Indistinguishable mitochondrial phenotypes after exposure of healthy myoblasts to myalgic encephalomyelitis/chronic fatigue syndrome or control serum. — CFSMEATLAS
Indistinguishable mitochondrial phenotypes after exposure of healthy myoblasts to myalgic encephalomyelitis/chronic fatigue syndrome or control serum.
Ryback, Audrey A, Hillier, Charles B, Loureiro, Camila M et al. · PloS one · 2026 · DOI
Quick Summary
Researchers wanted to test whether something in the blood of people with ME/CFS could damage the energy-producing parts of cells (mitochondria) when added to healthy cells in the lab. They tested blood from 67 people with ME/CFS and 53 healthy people on cultured muscle cells and measured how well the cells could use oxygen. Unlike a previous smaller study, they found no difference between the ME/CFS blood and healthy blood samples.
Why It Matters
If blood factors from ME/CFS patients could be identified as causing specific cell changes, this could lead to a diagnostic blood test for ME/CFS, which currently lacks objective biomarkers. This study clarifies whether mitochondrial dysfunction via serum factors is a viable mechanism to pursue in ME/CFS research, helping direct future investigative efforts and funding priorities.
Observed Findings
No significant difference in oxygen consumption rate at maximal respiratory capacity between healthy myoblasts treated with ME serum versus control serum.
Over 1,700 mitochondrial stress tests were performed across the study sample.
Results were consistent across sera from 67 ME/CFS patients and 53 healthy controls.
The failure to replicate the earlier findings occurred despite using a substantially larger sample size than the original 2016 study.
Inferred Conclusions
Blood serum from ME/CFS patients does not cause detectable changes in mitochondrial function of healthy cultured myoblasts in vitro.
Previous positive findings in this experimental model may not represent a reliable or reproducible phenomenon.
Mitochondrial dysfunction via serum factors is unlikely to be a primary biomarker mechanism suitable for developing diagnostic blood tests for ME/CFS.
Remaining Questions
What mechanisms do cause the reported energy metabolism abnormalities observed in some ME/CFS patient studies?
Do other cell types or tissue models respond differently to ME serum factors in ways that healthy myoblasts do not?
Are there other serum biomarkers or immune factors in ME/CFS blood that could be explored for diagnosis?

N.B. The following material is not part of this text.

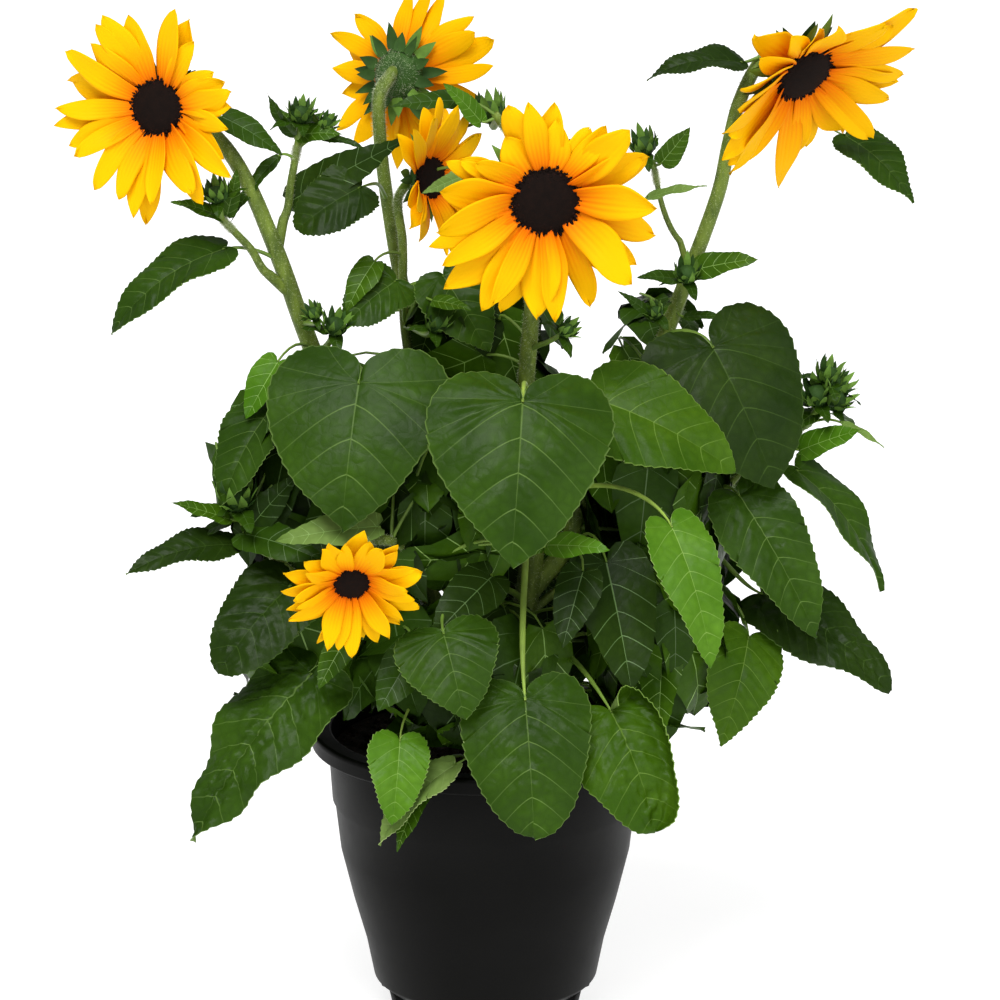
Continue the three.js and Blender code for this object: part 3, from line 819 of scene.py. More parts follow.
def leaf_surface(v, s, shape):
    """Local places on a leaf. v runs from -1 to 1 between its edges, s from 0 at the heel round
    the lobe to 1 at the tip; the result is across, along and above the blade."""
    length, half, phase = shape["length"], shape["width"] / 2, shape["phase"]
    edge = outline(shape)
    steps = np.linspace(0, 1, len(edge))
    slope = np.gradient(edge, axis=0)
    slope /= np.maximum(np.linalg.norm(slope, axis=1), 1e-9)[:, None]
    edge_x = np.interp(s, steps, edge[:, 0])
    edge_y = np.interp(s, steps, edge[:, 1])
    out_x = np.interp(s, steps, slope[:, 1])
    out_y = -np.interp(s, steps, slope[:, 0])
    tooth = shape["tooth"] * (1 - (s * shape["teeth"]) % 1) * np.clip(8 * (s - 0.08), 0, 1)
    tooth = tooth * np.clip(10 * (1 - s), 0, 1)
    sway = 0.03 * half * np.sin(9 * s + phase + 2 * np.sign(v)) * np.clip(6 * s, 0, 1)
    reach = np.abs(v)
    edge_x = np.maximum(edge_x + out_x * sway, 0)
    edge_y = edge_y + out_y * sway
    root = np.clip(edge_y - VEIN_LEAN * edge_x, 0, length)
    x = np.sign(v) * edge_x * reach
    y = root + (edge_y - root) * reach ** 1.35
    t = y / length
    between = np.interp(s, VEIN_PLACES, np.arange(len(VEIN_PLACES))) % 1
    puffed = np.sin(math.pi * between) ** 2 * np.sin(math.pi * np.clip(reach, 0, 1))
    z = shape["puff"] * puffed * np.clip(1.3 - s, 0, 1)
    z = z * np.clip(np.hypot(x, y) / (0.5 * length), 0, 1) ** 1.5
    z -= shape["groove"] * np.exp(-(x / (1.6 * MM)) ** 2) * np.clip(1.1 - t, 0, 1)
    z += 4 * shape["bow"] * t * (1 - t) * length
    fold = shape["fold"]
    z += fold * np.abs(x) if fold > 0 else 1.5 * fold * x ** 2 / half
    z += shape["wave"] * reach ** 2 * np.sin(s * shape["waves"] * 2 * math.pi + phase + np.sign(v))
    warped_x = x + 0.004 * np.sin(y * 330 + phase) + 0.002 * np.sin(y * 790 + 3 * phase)
    warped_y = y + 0.005 * np.sin(x * 270 + 2 * phase) + 0.002 * np.sin(x * 830 + phase)
    blister = np.sin(warped_x * 470 + phase) * np.sin(warped_y * 390 + 2 * phase)
    blister += 0.6 * np.sin(warped_x * 260 - warped_y * 560 + phase)
    z += shape["blister"] * blister * (1 - reach ** 3)
    z += shape["skew"] * x
    # a side margin that rolls over, towards or away from the upper side
    rolled = np.clip((np.sign(v) * shape["roll_side"] * reach - 0.55) / 0.45, 0, 1) ** 2
    x -= np.sign(v) * rolled * 0.8 * shape["roll"] * edge_x
    z += shape["roll"] * rolled * half
    # the teeth stand out of the margin alone
    x += np.sign(v) * out_x * tooth * reach ** 6
    y += out_y * tooth * reach ** 6
    # the blade droops more and more towards its tip
    droop = shape["droop"]
    if abs(droop) > 1e-3:
        bend = droop * np.clip(t, 0, 1.2)
        y_bent = np.where(t > 0, length / droop * np.sin(bend), y)
        drop = np.where(t > 0, length / droop * (1 - np.cos(bend)), 0)
        z, y = z * np.cos(bend) - drop, y_bent + z * np.sin(bend)
    return np.column_stack([x, y, z])


LEAF_DEFAULTS = {
    "tooth": 1.4 * MM, "teeth": 24, "puff": 1.3 * MM, "groove": 0.9 * MM, "wave": 1.6 * MM,
    "waves": 2.3, "phase": 0.0, "blister": 0.15 * MM, "skew": 0.0, "droop": 0.0, "blunt": 0.0,
    "roll": 0.0, "roll_side": 1,
}


def placed(local, heel, side, along, up):
    return heel + local[:, :1] * side + local[:, 1:2] * along + local[:, 2:] * up


BLADE_COLUMNS = 29
BLADE_ROWS = 97
VEIN_HALF = 0.0024
MIDRIB_HALF = 0.018
MARGIN = 0.984
BLADE_THICKNESS = 0.4 * MM

# per leaf: tone of its upper side, the limb and the part of its length that the stalk leaves,
# how much the stalk arches, and how the blade differs from a plain one
SINGLE_LEAVES = {
    "leaf_heart_left": ("dark", "stem_left", 0.45, 0.6, {"heart": 0.55, "puff": 1.0 * MM, "phase": 0.4}),
    "leaf_heart_front": ("dark", "main_stem", 0.95, 0.5, {
        "slide": 0.07, "heart": 0.4, "blister": 0.4 * MM, "puff": 2.4 * MM, "phase": 1.1}),
    "leaf_pale_right": ("mid", "stem_right", 0.25, 0.7, {"puff": 1.3 * MM, "phase": 2.0}),
    "leaf_dark_right": ("deep", "stem_right", 0.45, 0.6, {
        "blister": 0.4 * MM, "puff": 1.8 * MM, "phase": 2.8}),
    "leaf_hang_right": ("dark", "branch_bud_right", 0.55, 0.7, {"blister": 0.6 * MM, "phase": 3.1}),
    "leaf_edge_right": ("dark", "branch_bud_right", 0.75, 0.7, {"wave": 2.2 * MM, "phase": 0.8}),
    "leaf_far_right": ("deep", "branch_bud_right", 0.45, 0.7, {
        "blister": 1.1 * MM, "wave": 3 * MM, "blunt": 0.15, "phase": 1.9}),
    "leaf_bright_right": ("bright", "main_stem", 0.8, 1.0, {"widen": 0.76, "puff": 1.0 * MM, "phase": 2.6}),
    "leaf_low_right": ("mid", "stem_right", 0.1, 0.6, {"puff": 1.4 * MM, "phase": 0.2}),
    "leaf_pot_front": ("dark", "main_stem", 0.97, 0.1, {
        "blister": 0.8 * MM, "puff": 1.5 * MM, "blunt": 0.6, "heart": 0.36, "phase": 1.4}),
    "leaf_pot_right": ("mid", "main_stem", 0.35, 0.6, {
        "widen": 1.2, "blunt": 0.7, "blister": 1.1 * MM, "wave": 2.6 * MM, "roll": 0.5,
        "roll_side": -1, "phase": 2.2}),
    "leaf_pot_left": ("bright", "main_stem", 0.3, 0.6, {"phase": 3.0}),
    "leaf_folded_left": ("pale", "main_stem", 0.2, 0.6, {"phase": 0.9}),
    "leaf_far_left": ("dark", "stem_left", 0.12, 0.5, {
        "blister": 1.4 * MM, "puff": 2.4 * MM, "wave": 5 * MM, "waves": 3.3, "phase": 1.6}),
    "leaf_left_dark": ("deep", "stem_left", 0.2, 0.6, {"blister": 0.55 * MM, "blunt": 0.6, "phase": 2.4}),
    "leaf_left_point": ("deep", "branch_bud_low", 0.7, 0.3, {"wave": 1.4 * MM, "phase": 0.5}),
    "leaf_left_mid": ("dark", "stem_left", 0.5, 0.6, {"phase": 1.2}),
    "leaf_side_left": ("dark", "stem_left", 0.7, 0.4, {
        "widen": 1.1, "blunt": 0.4, "puff": 2.4 * MM, "tooth": 1.5 * MM, "phase": 2.1}),
    "leaf_round_left": ("deep", "stem_back", 0.75, 0.4, {"blunt": 0.6, "phase": 2.9}),
    "leaf_behind_front": ("dark", "stem_middle", 0.5, 0.4, {"phase": 0.7}),
    "leaf_round_middle": ("dark", "stem_middle", 0.5, 0.4, {"blunt": 0.5, "phase": 1.7}),
    "leaf_top_right": ("deep", "stem_right", 0.94, 0.3, {"widen": 1.2, "phase": 2.5}),
    "leaf_under_head": ("dark", "stem_right", 0.9, 0.3, {"widen": 1.35, "phase": 0.1}),
    "leaf_centre_low": ("dark", "main_stem", 0.5, 0.6, {"puff": 1.5 * MM, "phase": 1.3}),
}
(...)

What This Study Does Not Prove
This study does not rule out mitochondrial dysfunction in ME/CFS patients themselves—only whether their blood serum causes changes in healthy cells in a laboratory setting. It does not test whether other cell types or tissues might respond differently to ME serum factors, nor does it eliminate other potential blood-based biomarkers. The study also does not determine what biological mechanisms do underlie fatigue in ME/CFS.